Running the Event Loop:

# Run the asyncio event loop
asyncio.run(main())

This line starts the asynchronous event loop, executing the main function.

Complete Code

Here's the complete code assembled from the components discussed:

import asyncio
from gql import Client, gql
from gql.transport.websockets import WebsocketsTransport
import requests
import datetime

# Bitquery streaming URL and API token
url = "https://streaming.bitquery.io/graphql"
token = "ory_at_...4"

# Function to backfill data for a given time range
async def backfill_data(start_time, end_time):
query = """
{
EVM(network: eth) {
DEXTrades(where: {Block: {Time: {since: "%s", till: "%s"}}}) {
Block {
Time
}
Transaction {
Hash
}
Trade {
Buy {
Buyer
AmountInUSD
Amount
Seller
PriceInUSD
Price
Currency {
Name
Symbol
SmartContract
}
}
Dex {
SmartContract
ProtocolName
ProtocolVersion
}
Sell {
Buyer
AmountInUSD
Amount
Seller
PriceInUSD
Price
Currency {
Name
Symbol
SmartContract
}
}
}
}
}
}
""" % (start_time, end_time)

# Make an HTTP request to backfill missing data
headers = {
'Content-Type': 'application/json',
'Authorization': "Bearer "+token
}
response = requests.post(url, json={"query": query}, headers=headers)

if response.status_code == 200:
result = response.json()
print("Backfilled Data:", result)
else:
print("Failed to backfill data:", response.status_code, response.text)

# Function to subscribe to live data stream
async def subscribe():
transport = WebsocketsTransport(
url="wss://streaming.bitquery.io/graphql?token=" + token,
headers={"Sec-WebSocket-Protocol": "graphql-ws"}
)

await transport.connect()
print("connected")

try:
async for result in transport.subscribe(
gql("""
subscription MyQuery {
EVM(network: eth) {
DEXTrades {
Block {
Time
}
Transaction {
Hash
}
Trade {
Buy {
Buyer
AmountInUSD
Amount
Seller
PriceInUSD
Price
Currency {
Name
Symbol
SmartContract
}
}
Dex {
SmartContract
ProtocolName
ProtocolVersion
}
Sell {
Buyer
AmountInUSD
Amount
Seller
PriceInUSD
Price
Currency {
Name
Symbol
SmartContract
}
}
}
}
}
}
""")
):
# Processing incoming data
print("Live Data:", result)
except Exception as e:
print(f"Error during subscription: {e}")
finally:
await transport.close()

# Function to calculate time range and trigger backfill
def handle_disconnection(start_time, end_time):
print(f"Connection lost. Backfilling data from {start_time} to {end_time}.")
asyncio.run(backfill_data(start_time, end_time))

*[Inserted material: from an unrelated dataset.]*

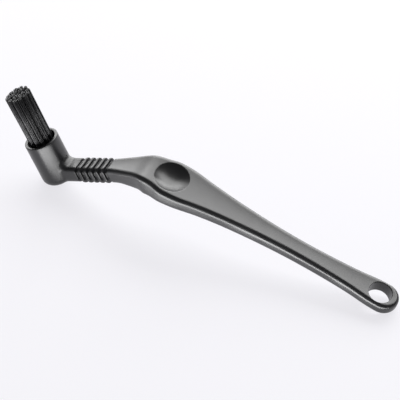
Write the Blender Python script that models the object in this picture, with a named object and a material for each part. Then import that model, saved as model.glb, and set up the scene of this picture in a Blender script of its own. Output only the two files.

# Main function to run the subscription and detect disconnection
async def main():
start_time = datetime.datetime.now(datetime.timezone.utc)

try:
await subscribe()
except Exception as e:
print(f"Disconnection detected: {e}")
end_time = datetime.datetime.now(datetime.timezone.utc)
# Call backfill function to handle missing data
handle_disconnection(start_time.isoformat(), end_time.isoformat())

# Run the asyncio event loop
asyncio.run(main())

Running the System

  1. Configure OAuth Token: Replace "ory_at_...4" with your actual Bitquery token.

  2. Execute the Script: Run the script using Python.

python your_script_name.py
  1. Monitor Output: The console will display messages indicating successful connections, live data, any errors, and backfilled data as needed.

Example Output:

connected
Live Data: {...} # Real-time data received
Error during subscription: Connection closed unexpectedly
Disconnection detected: Connection closed unexpectedly
Connection lost. Backfilling data from 2024-10-14T12:00:00+00:00 to 2024-10-14T12:05:00+00:00.
Backfilled Data: {...} # Historical data fetched to fill the gap

Alternative Approach: Using Block Heights to Backfill Data

You can implement an alternative approach that uses block heights instead of relying on time periods.

  1. Track the Last Processed Block Height: Continuously update and save the latest block height received from the live data stream.
  2. Detect Disconnections: Monitor the WebSocket connection for any interruptions.
  3. Backfill Missing Data: Using historical query, use the last saved block height to query and retrieve data from the missed blocks.
  4. Update the Last Processed Block Height: After successful backfilling, update the saved block height to reflect the latest processed block.

Conclusion

In this tutorial, we built a resilient real-time data streaming system using Python. The system effectively manages live data subscriptions, handles errors and disconnections, backfills any missing data to maintain data integrity, and ensures that connections are gracefully closed when necessary.